The first countermeasure is to fix the purpose of creation and the target scope at the outset. When creating two-dimensional road ledger maps, if you start work while it is unclear which routes, to what extent, and for what purposes the drawings will be prepared, corrections and additional work are likely to occur midway.


The necessary work varies depending on whether the purpose of creation is digitizing existing paper drawings, updating records after road improvements, reflecting the results of field surveys, or resolving inconsistencies in road zones or widths. If it is a reference map for viewing, it may be sufficient as long as the approximate positions and key information are organized. On the other hand, when it will be used for construction coordination, occupancy confirmation, or checks near boundaries, cross-checking with source documents and field survey results becomes more important.


Within the target scope, confirm the subject route, the starting point, the end point, intersection sections, branch lines, connecting roads, and connections to adjacent drawings. A road does not necessarily terminate on a single drawing. If the relationship with intersections or adjacent roads is overlooked, the road boundary line or centerline may be unnaturally interrupted at the boundary between drawings. In particular, whether to include corner cuts and the connection points of development roads in the scope should be decided at the outset.


We will also clarify what to display. Whether you only prepare the road boundary lines and centerline, or whether you display the road width, side ditches, catch basins, bridges, retaining walls, sidewalks, signs, guardrails, and surrounding waterways will change the drafting workload and the scope of checks. If display items are added later, it will affect the layer structure, annotations, and the readability of the drawings.


If you establish the purpose and scope of what you are producing, they will serve as a guideline when you are unsure about decisions during work. It becomes easier to determine what to depict as confirmed information, what to display as reference, and which information should be managed in separate documents. Many creation errors arise not from issues with drafting technique but from starting work with ambiguous assumptions.


As Countermeasure 2, verify the latest version and the supporting documentation before drafting the drawing

The second countermeasure is to check the latest version and the supporting documents before drafting. In two-dimensional road ledger maps, official versions, past versions, working drafts, verification copies, pre-construction drawings, and post-construction drawings may be mixed together. If you mistakenly create drawings based on an old plan, the road boundaries, centerline, width, and locations of structures may not match the current information.


When verifying the latest version, it is important not to rely solely on the filename. Even if the filename contains a newer date, it may be a working copy rather than the official version. Check the drawing's title block, the update date, the drawing number, the control sheet, and the revision history, and make clear which drawing will serve as the reference. If multiple people are involved, also check whether separate revised versions exist.

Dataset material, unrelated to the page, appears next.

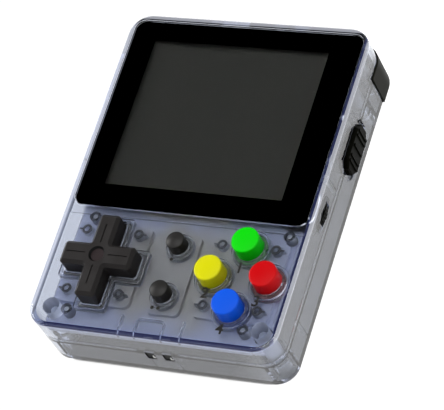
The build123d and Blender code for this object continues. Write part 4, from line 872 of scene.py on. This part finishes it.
floor_tree.links.new(floor_shader.outputs["BSDF"], floor_one_sided.inputs[1])
floor_tree.links.new(floor_clear.outputs["BSDF"], floor_one_sided.inputs[2])
floor_output = floor_tree.nodes["Material Output"]
floor_tree.links.new(floor_one_sided.outputs["Shader"], floor_output.inputs["Surface"])
floor_shape.materials.append(floor_white)


def soft_light(name, place, size, power):
    """A square soft light that looks at the middle of the console."""
    lamp = bpy.data.lights.new(name, "AREA")
    lamp.shape = "SQUARE"
    lamp.size = size
    lamp.energy = power
    holder = show(name, lamp)
    holder.location = place
    holder.rotation_euler = (-Vector(place)).to_track_quat("-Z", "Y").to_euler()


soft_light("overhead_light", (0.08, 0.08, 1.1), 0.6, 6.5)
soft_light("left_light", (-1.05, 0.15, 0.62), 0.5, 9.0)

world = bpy.data.worlds.new("studio_surround")
world.use_nodes = True
bpy.context.scene.world = world
world_tree = world.node_tree
surround = world_tree.nodes["Background"]
direction = world_tree.nodes.new("ShaderNodeTexCoord")
mirrored_view = (-0.4253, 0.4245, 0.7993)
toward = vector_step(world_tree, "DOT_PRODUCT", direction.outputs["Generated"], mirrored_view)
surround_power = ramp_step(world_tree, toward, 0.92, 0.985, 0.5, 0.0)
surround.inputs["Color"].default_value = (0.95, 0.97, 1.0, 1.0)
world_tree.links.new(surround_power, surround.inputs["Strength"])

# Camera of the photograph, fitted to its straight edges
focal_pixels = 2678.739
photo_width = 444.0
lens = bpy.data.cameras.new("camera")
lens.sensor_fit = "HORIZONTAL"
lens.sensor_width = 36.0
lens.lens = focal_pixels * lens.sensor_width / photo_width
lens.clip_start = 0.05
lens.clip_end = 20.0
camera = show("camera", lens)
right = Vector((0.9006, 0.2863, -0.3271))
up = Vector((-0.0900, 0.8590, 0.5041))
back = Vector((0.4253, -0.4245, 0.7993))
turned = Matrix((right, up, back)).transposed().to_4x4()
camera.matrix_world = Matrix.Translation((0.300063, -0.298699, 0.566598)) @ turned
bpy.context.scene.camera = camera
bpy.context.scene.view_settings.view_transform = "Standard"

Checking the supporting documents is also indispensable. Organize the road register, register records, existing attached maps, as‑built drawings, land maps, boundary records, survey results, structure documents, and site photographs, and decide which document will serve as the basis for which piece of information. For road boundary lines, land acquisition documents and materials related to the road area are relevant; for centerlines, register records and centerline survey results are relevant; and for structures, as‑built drawings and on‑site verification results are relevant.


We also verify the creation date and purpose of each document. Construction plan drawings show the planned works and do not necessarily match the actual on-site conditions after completion. Older supplementary drawings may depict conditions prior to road improvements. Site photographs are useful, but if the photo location or subject cannot be identified, they are difficult to use as a basis for drafting.


If you check the supporting documents before drafting, the lines and annotations on the drawings will gain explanatory power. Being able to answer later when asked, "What is this line based on?" is fundamental to reducing drafting mistakes and requests for revisions.


Measure 3: Do not confuse the road area boundary line with the existing road edge

The third countermeasure is not to confuse the road boundary line with the actual road edge. One of the mistakes to be most careful about in two-dimensional road ledger maps is treating the pavement edge or the gutter edge directly as the road boundary line.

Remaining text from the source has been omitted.